I have been trying to search for an answer on the forums but after couple of hours of research I decided I would rather attempt asking my specific question here.

 

I own Skywatcher ED80/600 (f7.5) and EQM35, 2x GSO ED Barlow and mirrorless Sony A6000.

 

I have recently developed an interest in astrophotography and I have been successful (read satisfied) in making a few beginner photos of Andromeda, Pleiades, Neowise (still far from great, but I got that heartbeat skip when I got some of my end results), so that is good enough for me for now. Now, being cloudy for almost a month I am eager to continue as soon as the sky clears. My next target is the conjunction of Jupiter and Saturn in December. (I will be in a dark area in the days of the biggest proximity)

 

Obviously I never took a closer shot at planets previously, so I am having few thoughts (perhaps completely incorrect) on how to achieve this.

 

I run a simulation in Stellarium.

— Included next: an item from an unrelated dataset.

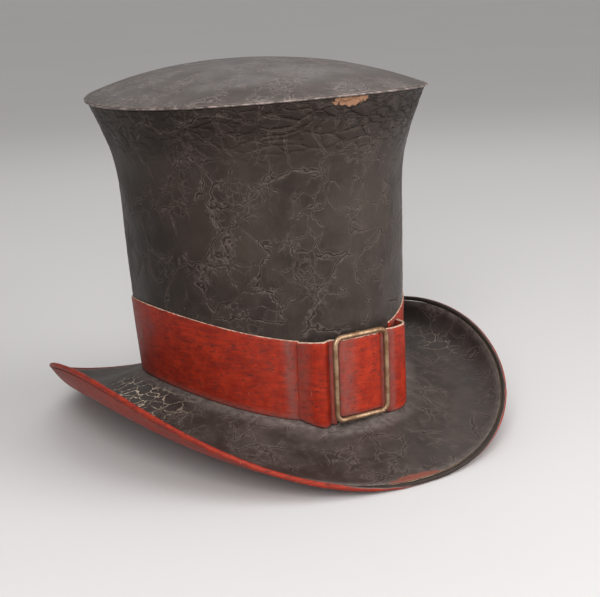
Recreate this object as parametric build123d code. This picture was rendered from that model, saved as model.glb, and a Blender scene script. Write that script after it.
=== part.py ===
from build123d import *
from math import cos, hypot, pi, radians, sin
import os

os.makedirs("parts", exist_ok=True)

# A rigid top hat. +Z is up, -Y is the front (the buckle), +X is the wearer's left.
# The origin is under the middle of the hat, on the surface that it rests on.
# All lengths are in millimetres. Angles round the hat start at the front and turn towards +X.

# ---- Driving dimensions ----
BASE_HALF_LENGTH = 103.0  # oval where the band meets the brim, front to back
BASE_HALF_WIDTH = 88.0  # the same oval, side to side
BASE_SADDLE = 9.5  # that oval dips this far at front and back, and rises as far at the sides
CROWN_HEIGHT = 201.0  # from the mean level of the base oval to the mean level of the tip's edge
TIP_SADDLE = 2.5  # the tip's edge rises this far at front and back
TIP_SHIFT = 2.5  # the tip sits this far behind the base
TIP_GROWTH_LENGTH = 17.4  # how much larger the tip's half length is than the base's
TIP_GROWTH_WIDTH = 27.6
DOME_RISE = 19.7  # crown of the tip above its own edge
DOME_POWER = 2.2
WALL_HANDLE_LOW = 0.8  # heights of the wall curve's two handles, as shares of the crown
WALL_HANDLE_HIGH = 0.67
FLARE_LENGTH = (3.75, -9.6)  # how far those handles stand out from the base oval, front to back
FLARE_WIDTH = (15.2, 0.0)

BRIM_HALF_LENGTH = 177.0
BRIM_HALF_WIDTH = 145.0
BRIM_SHIFT = -1.6
BRIM_SQUARENESS = 2.2  # exponent of the edge's oval, where 2 is an ellipse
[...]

The approximate results of how I imagine the result to be, requires 6x Barlow magnification equivalent. Stacking 2x and 3x onto the scope apparently should give the effect of 6x Barlow. Obviously that introduces the problem the light/brightness loss, which will force me to use longer shutter speeds. And to make things even more complicated I read that you need to shoot video and then stack the images from the video to get more details on the planets.

 

So my questions coming out of this reasoning:

 

1. Is it realistic to use 2 stacked Barlows (2x and 3x)? Has someone tried it? (reason for asking is whether I should go through the effort of obtaining/barrowing one or just ditch the whole idea)

2. If yes, will I be able to achieve focus behind the stacked Barlows without an excessive length of extenders? (if I will need an extender is there a way to calculate the length?)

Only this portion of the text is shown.